Cambodia's king pardoned a Thai man Friday three days after he was sentenced to seven years in prison for spying on Thailand's fugitive ex-Prime Minister Thaksin Shinawatra in a case that soured relations between the neighbors.
Thaksin, who was ousted in a 2006 coup, played a role in winning the man's release by calling Cambodia's prime minister and asking for leniency, said government spokesman Khieu Kanharith.
Thai national Siwarak Chothipong, 31, will be released from prison Monday following his pardon by King Norodom Sihamoni, who granted the man's release primarily on humanitarian grounds and was able to expedite it because the man had not appealed his conviction, the spokesman said.
The conviction Tuesday followed Cambodia's decision last month to name Thaksin, a fugitive from justice in Thailand, as its special economic adviser. The appointment and Thaksin's subsequent visit to Cambodia angered the government in Bangkok and resulted in a recall of ambassadors from both sides.
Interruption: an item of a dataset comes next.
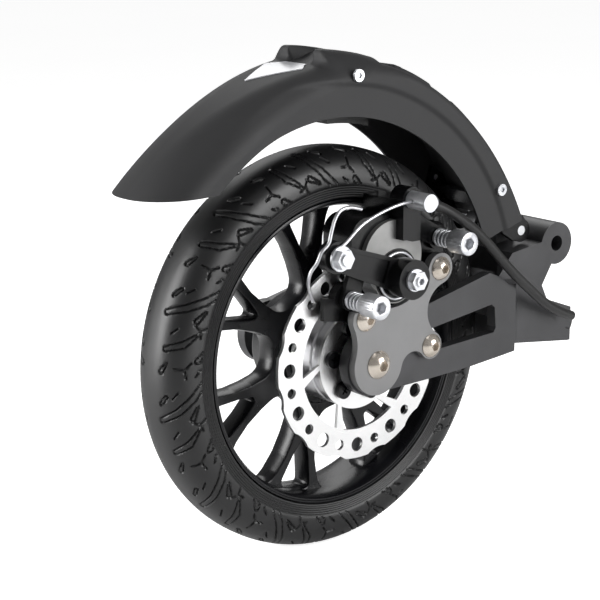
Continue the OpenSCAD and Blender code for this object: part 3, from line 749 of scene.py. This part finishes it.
def fender():
    """A shell swept from the front end over the top to the tail."""
    stations = 380
    low_front, low_rear = (math.radians(degrees) for degrees in LOW_EDGE_ANGLES)
    out_front, out_rear = (math.radians(degrees) for degrees in CROWN_ANGLES)
    points = []
    row_size = 0
    for i in range(stations):
        t = i / (stations - 1)
        low_angle = low_front + (low_rear - low_front) * t
        out_angle = out_front + (out_rear - out_front) * t
        low = FENDER_CENTRE + FENDER_LOW_R * np.array((math.cos(low_angle), math.sin(low_angle)))
        ray = np.array((math.cos(out_angle), math.sin(out_angle)))
        reach = crown_reach(ray)
        top = FENDER_CENTRE + ray * reach
        rail_rise = min(ray_to_circle(FENDER_CENTRE, ray, *RAIL_ARC),
                        ray_to_circle(FENDER_CENTRE, ray, *FRONT_ARC)) - reach
        height = np.linalg.norm(top - low)
        up = (top - low) / height
        corner = shoulder_radius(top[0])
        outer = [fender_point(low + up * h, up, y, h, height, rail_rise)
                 for h, y in fender_section(height, FENDER_HALF, corner)]
        inner_section = fender_section(height - FENDER_WALL, FENDER_HALF - FENDER_WALL,
                                       corner - FENDER_WALL)
        inner = [(low[0] + up[0] * h, y, low[1] + up[1] * h) for h, y in inner_section]
        row = outer + inner[::-1]
        row_size = len(row)
        points += row
    faces = grid_faces(stations, row_size, False, True)
    half_row = row_size // 2
    for start, flip in ((0, False), ((stations - 1) * row_size, True)):
        for k in range(half_row - 1):
            quad = (start + k, start + k + 1, start + row_size - 2 - k, start + row_size - 1 - k)
            faces.append(quad[::-1] if flip else quad)
    add_piece("fender_shell", points, faces, MATERIALS["fender_plastic"], "fender",
              "fender_plastic", ("fender",), 32)


def fender_section(height, half, corner, side_steps=30, corner_steps=14, crown_steps=36):
    """(h, y) points across the fender from the near lower edge to the far one."""
    near = [((height - corner) * k / side_steps, -half) for k in range(side_steps)]
    for k in range(corner_steps + 1):
        a = math.pi / 2 * k / corner_steps
        near.append((height - corner + corner * math.sin(a), -half + corner * (1 - math.cos(a))))
    flat = half - corner
    crown = [(height, -flat + 2 * flat * k / crown_steps) for k in range(1, crown_steps)]
    return near + crown + [(h, -y) for h, y in reversed(near)]


def creased(x, z, y):
    """The y of a side wall point, moved inwards below the crease."""
    out_x, out_z = x - CREASE_CENTRE[0], z - CREASE_CENTRE[1]
    angle = math.degrees(math.atan2(out_z, out_x))
    crease_r = CREASE_R + CREASE_RISE * float(smooth(85, 110, angle))
    below = 1 - float(smooth(crease_r - CREASE_SOFT, crease_r + CREASE_SOFT,
                             math.hypot(out_x, out_z)))
    ahead_of_tail = 1 - float(smooth(108, 126, angle))
    on_wall = float(smooth(20, 25, abs(y)))
    return math.copysign(abs(y) - CREASE_DEPTH * below * ahead_of_tail * on_wall, y)


def fender_point(place, up, y, h, height, rail_rise):
    """Outer surface point with the side crease, the rails and their pads."""
    x, z = place
    side = abs(y)
    on_top = float(smooth(height - 10, height - 3, h))
    pads = sum(rise * float(band(rear, front, PAD_EDGE, x)) for rear, front, rise in PADS)
    rail = float(smooth(RAIL_INSIDE - 0.8, RAIL_INSIDE + 0.8, side))
    channel_fill = float(smooth(RAIL_START + 2, RAIL_START + 24, x))
    widening = float(smooth(18, 32, x))
    slope = 1 - float(smooth(RAIL_OUTSIDE + 7.5 * widening, FENDER_HALF - 2 - 3 * widening,
                             side))
    started = float(smooth(RAIL_START - 4, RAIL_START + 2, x))
    lift = (pads + rail_rise) * (rail + (1 - rail) * channel_fill) * slope * started * on_top
    return (x + up[0] * lift, creased(x, z, y), z + up[1] * lift)


def fender_patch():
    """A plain glossy arrow-shaped patch on the crown behind the rails."""
    x_rear, x_front = -40.0, -13.0
    widest = 14.0
    tip_y = 4.0
    tip_share = 0.78  # of the length over which the patch widens
    front_narrowing = 6.0
    film = 0.45
    lengthwise, across = 40, 24
    (arc_x, arc_z), arc_r = REAR_ARC
    points = []
    for lift in (0.0, film):
        for i in range(lengthwise + 1):
            t = i / lengthwise
            x = x_rear + (x_front - x_rear) * t
            half = widest * min(1.0, (t + 0.02) / tip_share)
            half -= front_narrowing * float(smooth(0.74, 1.0, t))
            z = arc_z + math.sqrt(arc_r ** 2 - (x - arc_x) ** 2)
            corner = shoulder_radius(x)
            for j in range(across + 1):
                y = half * (2 * j / across - 1) + tip_y * (1 - t)
                over = max(0.0, abs(y) - (FENDER_HALF - corner))
                drop = corner - math.sqrt(corner * corner - over * over)
                points.append((x, y, z - drop + lift))
    rows, columns = lengthwise + 1, across + 1
    sheet = grid_faces(rows, columns)
    size = rows * columns
    faces = [face[::-1] for face in sheet] + [tuple(size + k for k in face) for face in sheet]
    rim = list(range(columns))
    rim += [i * columns + columns - 1 for i in range(1, rows)]
    rim += [(rows - 1) * columns + j for j in range(columns - 2, -1, -1)]
    rim += [i * columns for i in range(rows - 2, 0, -1)]
    for k, here in enumerate(rim):
        there = rim[(k + 1) % len(rim)]
        faces.append((here, there, size + there, size + here))
    add_piece("fender_patch", points, faces, MATERIALS["patch_film"], "fender",
              "fender_plastic", sharp=30)


# ---------------------------------------------------------------- stage

def seen_by_camera(tree, target, elsewhere, seen):
    """Drives an input with one value for camera rays and another for all other rays."""
    path = tree.nodes.new("ShaderNodeLightPath")
    scale = tree.nodes.new("ShaderNodeMapRange")
    scale.inputs["To Min"].default_value = elsewhere
    scale.inputs["To Max"].default_value = seen
    tree.links.new(path.outputs["Is Camera Ray"], scale.inputs["Value"])
    tree.links.new(scale.outputs["Result"], target)


def floor():
    """A pale matt floor under the tyre."""
    gap = 0.0002
    bottom = (-PIVOT_RISE - TYRE_R) * MM - gap
    size = 6.0
    mesh = bpy.data.meshes.new("floor")
    mesh.from_pydata([(-size, -size, bottom), (size, -size, bottom), (size, size, bottom),
                      (-size, size, bottom)], [], [(0, 1, 2, 3)])
    material = finish_material("floor_pale", light=(0.93, 0.93, 0.93), dark=(0.91, 0.91, 0.91),
                               metallic=0.0, rough=0.85, grain=60, grain_depth=0.0001, patch=3)
    glow = material.node_tree.nodes["Principled BSDF"]
    glow.inputs["Emission Color"].default_value = (1, 1, 1, 1)
    seen_by_camera(material.node_tree, glow.inputs["Emission Strength"], 0.0, 0.75)
    mesh.materials.append(material)
    plane = bpy.data.objects.new("floor", mesh)
    bpy.context.scene.collection.objects.link(plane)


def studio_world():
    """White to the camera, dim as a light."""
    world = bpy.data.worlds.new("studio")
    world.use_nodes = True
    sky = world.node_tree.nodes["Background"]
    sky.inputs["Color"].default_value = (1, 1, 1, 1)
    seen_by_camera(world.node_tree, sky.inputs["Strength"], 0.22, 1.0)
    bpy.context.scene.world = world


def direction(azimuth, elevation):
    """Unit vector from the object, with azimuth 0 in front of the brake side, in degrees."""
    a, e = math.radians(azimuth), math.radians(elevation)
    return Vector((math.sin(a) * math.cos(e), -math.cos(a) * math.cos(e), math.sin(e)))


# name, azimuth and elevation in degrees, distance in m, power in W, width and height in m
LIGHTS = [
    ("key", 24, 14, 1.2, 12.5, 0.7, 0.7),
    ("left", -118, 12, 1.0, 13, 0.4, 0.9),
    ("back", 150, 35, 1.4, 3.5, 0.9, 0.6),
    ("top", -40, 75, 1.3, 2, 0.7, 0.7),
]


def soft_lights():
    """Soft boxes that face the wheel."""
    centre = at(20, 0, 20)
    for name, azimuth, elevation, distance, power, width, height in LIGHTS:
        light = bpy.data.lights.new(name, "AREA")
        light.energy = power
        light.shape = "RECTANGLE"
        light.size = width
        light.size_y = height
        holder = bpy.data.objects.new(name, light)
        away = direction(azimuth, elevation)
        holder.location = centre + away * distance
        holder.rotation_euler = away.to_track_quat("Z", "Y").to_euler()
        bpy.context.scene.collection.objects.link(holder)


def main_camera():
    """Low three-quarter view of the brake side through a long lens."""
    distance = 1.001
    shift_right, shift_up = -7.94, 22.5  # mm, from the wheel centre to the middle of the view
    back = direction(-38.97, 13.21)
    right = Vector((0, 0, 1)).cross(back).normalized()
    up = back.cross(right)
    aim = at(0, 0, 0) + (right * shift_right + up * shift_up) * MM
    lens = bpy.data.cameras.new("camera")
    lens.lens = 121.6
    lens.sensor_width = 36
    camera = bpy.data.objects.new("camera", lens)
    camera.location = aim + back * distance
    camera.rotation_euler = back.to_track_quat("Z", "Y").to_euler()
    bpy.context.scene.collection.objects.link(camera)
    bpy.context.scene.camera = camera
    bpy.context.scene.view_settings.view_transform = "Standard"
    bpy.context.scene.view_settings.look = "None"


dress_cad_nodes()
tyre()
wheel()
rotor_carrier()
guide_bolts()
cables()
fender()
fender_patch()
floor()
studio_world()
soft_lights()
main_camera()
Siwarak, an employee of the Cambodia Air Traffic Service, which manages flights in the country, was found guilty of stealing Thaksin's flight schedule before his Nov. 10 arrival and sending it to the Thai Embassy in Phnom Penh. He was charged with stealing information that could impact national security.
The Phnom Penh Municipal Court ruled that Thaksin's flight information was confidential and sharing it was a breach of security protocol for dignitaries.
The pardon drew immediate praise from the Thai government, which also called the case politically motivated.
"The government expected this outcome," said deputy Thai government spokesman Supachai Chaisamut. "There is no denying that politics is behind this case.
"No matter who is behind this ... this is a good thing," he said.
There is widespread suspicion in Thailand that the case was orchestrated to allow Thaksin to step in behind-the-scenes to secure Siwarak's royal pardon _ a move that would promote Thaksin's image among his supporters back home and embarrass the Thai government, which has tense relations with Cambodian Prime Minister Hun Sen.
Siwarak's mother and Chavalit Yongchaiyudh, leader of the Thaksin-linked opposition party in Thailand, submitted a written request for the pardon to Hun Sen, who forwarded it to the king, Khieu Kanharith said. Thaksin spoke to Hun Sen by telephone to request the pardon, he said.
Kanharith said Siwarak's formal release will take place Monday when the prisoner's mother and members of the Thai political party loyal to Thaksin are scheduled to visit Hun Sen.
Thaksin served as prime minister of Thailand from 2001 to 2006, when he was ousted in a military coup after being accused of corruption and showing disrespect to the monarchy.
He fled into self-imposed exile last year before a Thai court found him guilty of violating a conflict of interest law and sentenced him to two years in prison.
Thaksin's supporters and opponents have repeatedly taken to the streets since 2006 to spar over who has the right to rule the country, sometimes sparking violence.
Thaksin's visit to Cambodia led to allegations he was trying to ignite a new political crisis from across the border.